David is enabled by a gallery of ghastly souls, few as caustic as the social chameleon Nicholas Pratt (Pip Torrens) or as discontented as Bridget Watson-Scott (Holliday Grainger at her minxy finest when we first meet her). But even a few of these accessories receive a measure of benediction in David Nicholls’ screenplay, particularly Indira Varma’s Anne Moore, and American ridiculed for displaying a mote of care for him.
Nicholls makes optimal use of St. Aubyn’s silvery language throughout the script. But Edward Berger’s direction and James Friend’s cinematography ensure the visual experience speaks as loudly and purposefully the people in Patrick’s world.
When his life is submerged in intoxication, real or allegorical (wealth and status are dangerous drugs in themselves here), the colors are brighter and the world is a glory. Even dim hallways glow with the loveliest blue. Sobriety, meanwhile, appears fuzzier and drained of color, telegraphing the sentiment that ugliness is part of the price of living in a state of clarity and truth.
Nestled within all of its grimness lurk touches of grace, some more obvious than others. “Everything’s a miracle, man,” a man observes to Patrick at one point – a man who, like him, should have been dead many times over. But that brief moment claims the full weight of hope, even if it’s in passing. The story earns it as surely as Cumberbatch warrants all the accolades coming his way.

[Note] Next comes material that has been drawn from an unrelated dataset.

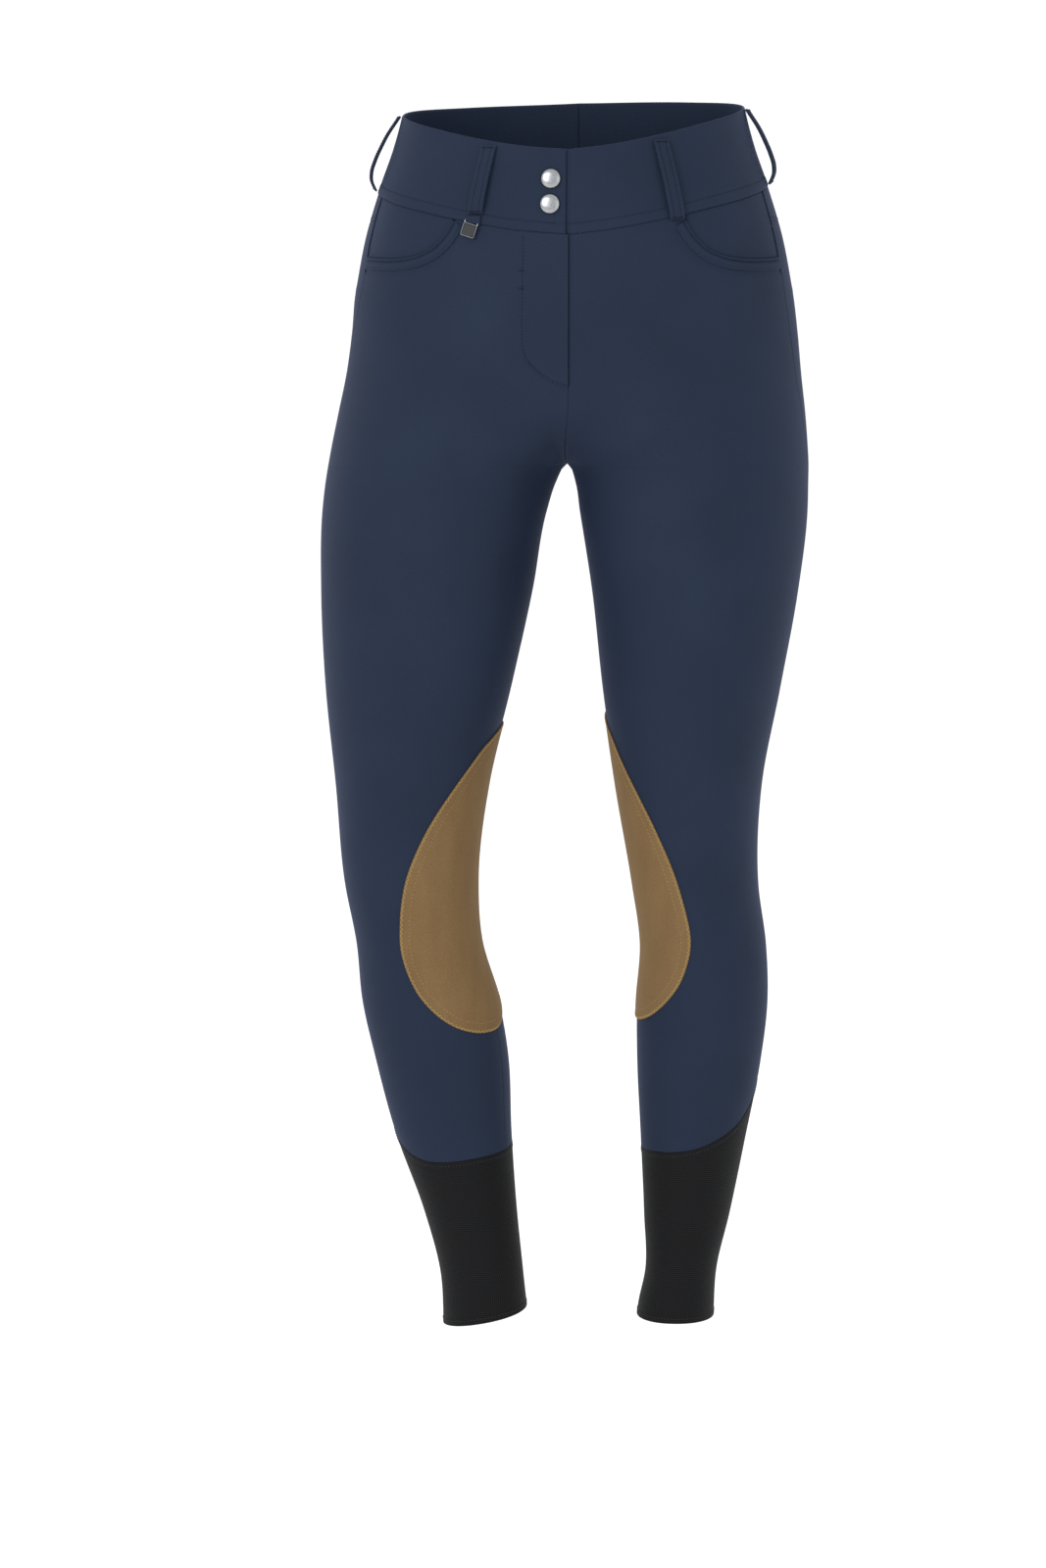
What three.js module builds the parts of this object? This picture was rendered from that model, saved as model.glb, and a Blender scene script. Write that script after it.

What remains to be seen, beyond the question of whether he scores an Emmy nomination, is whether the actor will actually appear for the ceremony if he does. He hasn’t always attended in the past. Considering how extensively his range showed up in “Patrick Melrose,” maybe this time he’ll actually will. That is, if he doesn’t deem such a self-congratulatory society demonstration to be too garish.